After such stellar endorsements, here are my two cents:
Carver was, as a man and in terms of his writing, a major person for me. His short story, “What We Talk About When We Talk About Love,” is part of the American literary canon. As usual—consider the case of “Julia Child and M. F. K. Fisher”—Leet-Ford and Litwin’s production of this piece is a kind of national treasure.

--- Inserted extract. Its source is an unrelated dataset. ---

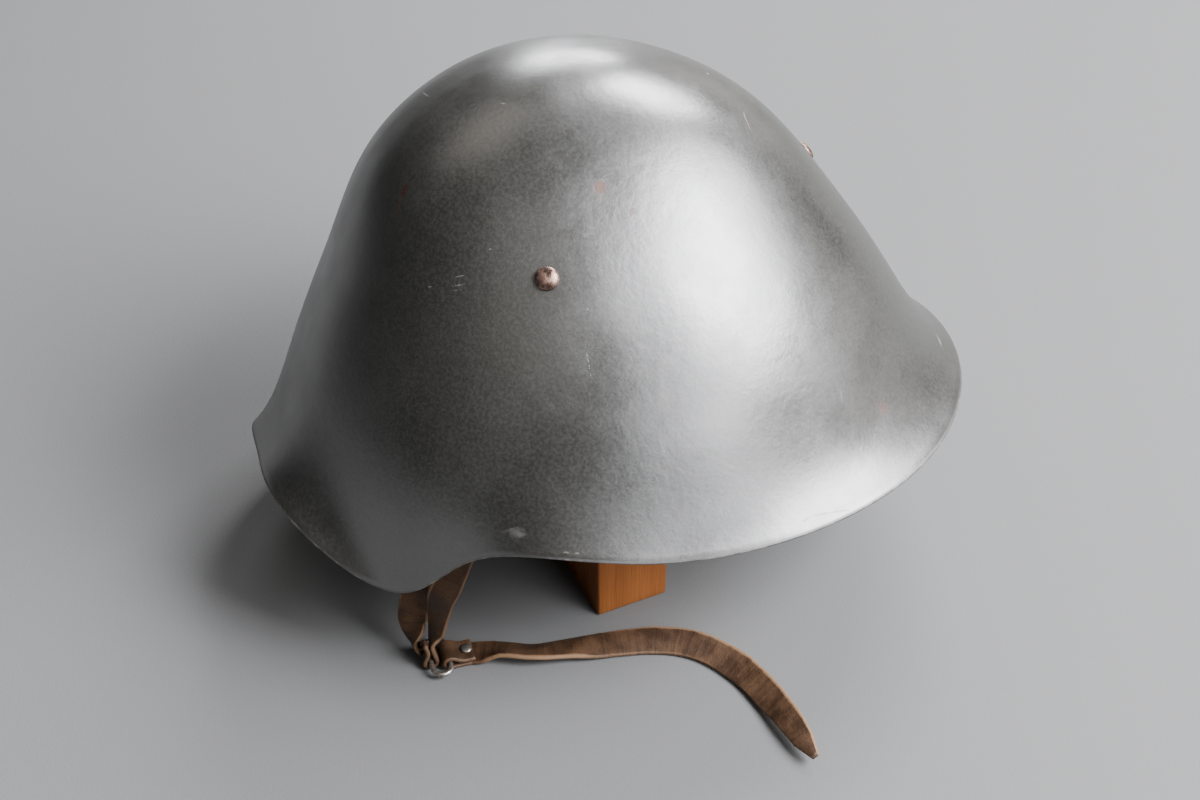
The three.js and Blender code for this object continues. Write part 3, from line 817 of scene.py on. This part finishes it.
def paint_finish(settings):
    """Worn semi-gloss paint with specks of rust, hair scratches and a bare rim."""
    paint = Finish("helmet_paint", Metallic=0.0, IOR=2.3)
    ragged = paint.warped(900.0, 0.0011)
    clouds = paint.noise(14, 4.0, 0.6)
    speckle = paint.noise(760, 3.0, 0.6)
    grit = paint.noise(3600, 1.0)
    colour = paint.mix(paint.between(clouds, 0.35, 0.68), settings.paint, settings.paint_faded)
    colour = paint.mix(paint.between(speckle, 0.35, 0.68, 0.0, 0.6), colour, settings.speck_light)
    colour = paint.mix(paint.between(grit, 0.42, 0.6, 0.0, 0.3), colour, settings.speck_dark)

    rust = rust_mask(paint, ragged)
    hair = hair_mask(paint)
    pale = scratches(paint, ragged, PALE_SCRATCHES)
    dark = scratches(paint, ragged, DARK_SCRATCHES)
    smear = paint.between(paint.noise(330, 4.0, 0.7, (1.0, 0.35, 1.0)), 0.4, 0.68)
    scuff = scratches(paint, paint.warped(160.0, 0.007), SCUFFS) * smear

    from_rim = paint.attribute("from_rim")
    nibble = paint.noise(190, 3.0, 0.65)
    worn_stretch = paint.between(paint.noise(34, 2.0), 0.54, 0.66)
    chips = paint.between(from_rim + nibble * 0.0022, 0.0011, 0.0014, 1.0, 0.0) * worn_stretch
    on_edge = paint.between(from_rim, 0.0002, 0.0005, 1.0, 0.0) * paint.between(nibble, 0.5, 0.62)
    bare = strongest(paint, [chips * 0.7, on_edge * 0.45])
    grime = paint.between(from_rim + paint.noise(60, 3.0) * 0.006, 0.003, 0.008, 0.35, 0.0)
    # Painted shade: the rim's lip is darkened into a thin dark line, and made rougher
    lip = paint.between(from_rim, 0.0004, 0.0012, 0.9, 0.0)

    colour = paint.mix(rust * 0.85, colour, settings.rust)
    colour = paint.mix(scuff, colour, settings.scuffed)
    colour = paint.mix(strongest(paint, [pale * 0.75, hair * 0.3]), colour, settings.bare_primer)
    colour = paint.mix(dark * 0.8, colour, (0.012, 0.011, 0.01))
    colour = paint.mix(grime, colour, (0.03, 0.026, 0.02))
    # Painted shade: the dark line on the lip
    colour = paint.mix(lip, colour, (0.007, 0.006, 0.0045))
    metal_tone = paint.mix(paint.between(nibble, 0.35, 0.7), (0.07, 0.055, 0.042), (0.36, 0.33, 0.29))
    paint.wear("Base Color", paint.mix(bare, colour, metal_tone))

    low, high = settings.roughness - 0.035, settings.roughness + 0.05
    rough = paint.between(paint.noise(38, 4.0, 0.6), 0.3, 0.7, low, high) + (speckle - 0.5) * 0.07
    rough = rough + rust * 0.22 + pale * 0.12 + scuff * 0.3 + lip * 0.25 + hair * 0.16
    paint.wear("Roughness", rough)
    paint.wear("Metallic", strongest(paint, [bare * 0.75, rust * 0.8]))

    relief = paint.bump(paint.noise(210, 3.0, 0.55), settings.peel)
    relief = paint.bump(speckle, 0.00003, relief)
    scored = pale + dark + bare * 0.8 + rust * 0.3
    paint.wear("Normal", paint.bump(1 - scored, 0.00004, relief))
    return paint.material


def rivet_finish(settings):
    """Reddish worn metal with grime and flecks of paint left on it."""
    metal = Finish("worn_rivet_metal", IOR=1.6)
    patches = metal.noise(330, 4.0, 0.6)
    fine = metal.noise(1600, 3.0, 0.6)
    worn = metal.mix(metal.between(patches, 0.35, 0.62), settings.rivet_dark, settings.rivet_bright)
    grime = metal.between(metal.noise(520, 3.0), 0.6, 0.68)
    metal.wear("Base Color", metal.mix(grime, worn, (0.035, 0.028, 0.022)))
    metal.wear("Metallic", (1 - grime) * 0.8)
    metal.wear("Roughness", metal.between(patches + (fine - 0.5) * 0.5, 0.3, 0.75, 0.26, 0.5))
    metal.wear("Normal", metal.bump(patches + fine * 0.4, 0.00018))
    return metal.material


def fitting_finish(settings):
    """Dull bare wire and studs, with patches of brown grime."""
    metal = Finish("dull_fitting_metal", IOR=1.6)
    patches = metal.noise(420, 4.0, 0.6)
    drawn = metal.noise(900, 3.0, 0.6, (1.0, 0.15, 1.0))
    tone = metal.mix(metal.between(patches, 0.4, 0.7), settings.fitting, (0.16, 0.115, 0.08))
    metal.wear("Base Color", tone)
    metal.wear("Metallic", metal.between(patches, 0.45, 0.75, 0.95, 0.55))
    metal.wear("Roughness", metal.between(drawn, 0.3, 0.7, 0.25, 0.48))
    metal.wear("Normal", metal.bump(drawn + patches * 0.5, 0.00008))
    return metal.material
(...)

PDs may want to consider the significance of “love” in this story. If it’s true that, as four Liverpudlians sang, “All you need is love,” this story’s protagonist Mel, a cardiologist, has plenty to say about essential matters of the heart. His tipsy tip sheet abounds with unfoolish inconsistencies in subplots you will chuckle and frown over. The two married couples sitting down for drinks before dinner in Albuquerque discuss what it means to “love one another” in terms no one—certainly not Hemingway—ever brought out of the woodwork. In fact, the four main characters in this story, plus another quartet of characters mentioned “offstage,” are part of a late twentieth-century wallpaper design every American will recognize as part of his or her unique and solitary home.
I don’t agree with the host Herbert Gold’s statement that parental discretion is advised when airing this piece. I think young people need to know more about Shakespeare’s notion that the course of true love never did run smooth. I think people of all ages will want to make space in their day to listen to this piece and give it five stars.